There are 41779 unique facilities. There are so many because some differ from others by one space (may be a data entry problem), some describe the same facility but with different words, and some contain non-English words. Anyway I take the top 500 most common facilities with head -n 500.
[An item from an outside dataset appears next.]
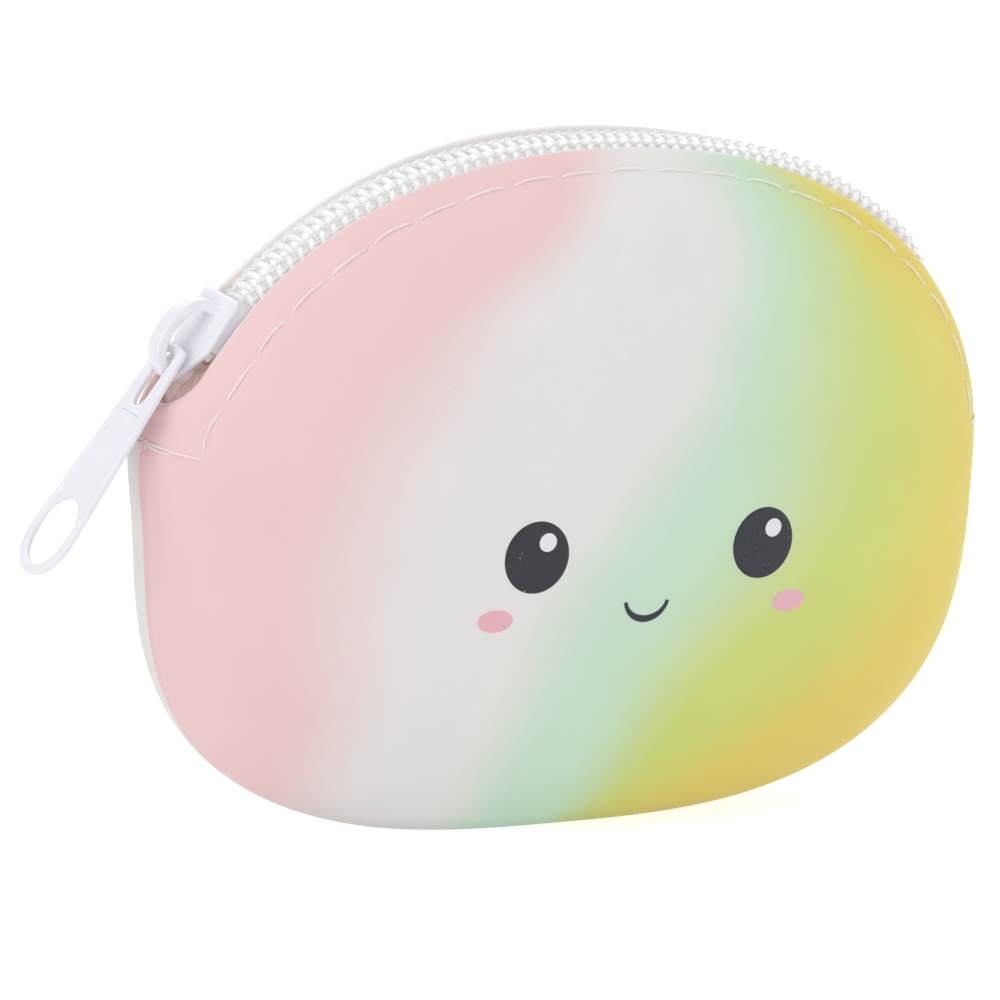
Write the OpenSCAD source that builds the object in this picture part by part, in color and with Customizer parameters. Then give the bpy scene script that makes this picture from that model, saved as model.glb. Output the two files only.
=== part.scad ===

Wrangling into desired csv format

I still need to go from this to the right csv format. For example, my colleague doesn’t need to know how many occurences there were for each facility. I do something really hacky with awk by splitting on “(space double-quote). For example, 63809 "Free WiFi",HF would be split into 63809 and Free WiFi",HF. Now I have to put the double quote back. It turns out that my version of awk uses octal to specify an escaped character. As 42 is the octal code for the double quote character in ASCII, the final awk command is

awk -F ' "' '{print 12345",""\42"$2}'.

Final commands:

echo "supplier_id,supplier_value,mapping_type" > header.csv

cat hotel-facility-dump | \
rg "facility:" | \
awk -F'facility: ' '{print $2}' | \
sort | \
uniq -c | \
sort --numeric-sort --reverse | \
head -n 500 | \
awk -F ' "' '{print 12345",""\42"$2}' > \
hotel-processed

cat header.txt hotel-processed > hotel-facilites.csv

Output(hotel-facilites.csv):

supplier_id,supplier_value,mapping_type
12345,"Free WiFi",HF
12345,"Non-Smoking",RF
12345,"Free WiFi",RF
12345,"Private bathroom",RF
12345,"Daily housekeeping",RF
...

Performance

time cat hotel-facility-dump | rg "facility:" | awk -F'facility: ' '{print $2}' | sort | uniq -c | sort --numeric-sort --reverse | head -n 500 | awk -F ' "' '{print 12345",""\42"$2}' > hotel-processed
cat hotel-facility-dump  0.04s user 0.41s system 2% cpu 15.121 total
rg "facility:"  1.76s user 0.24s system 13% cpu 15.122 total
awk -F 'facility: ' '{print $2}'  15.04s user 0.04s system 99% cpu 15.123 total
sort  4.47s user 0.21s system 24% cpu 19.289 total
uniq -c  0.70s user 0.01s system 3% cpu 19.287 total
sort --numeric-sort --reverse  0.07s user 0.01s system 0% cpu 19.339 total
head -n 500  0.00s user 0.00s system 0% cpu 19.337 total
awk -F ' "' '{print 12345",""\42"$2}' > hotel-processed  0.00s user 0.01s system 0% cpu 19.338 total

About 19 seconds total. Good enough.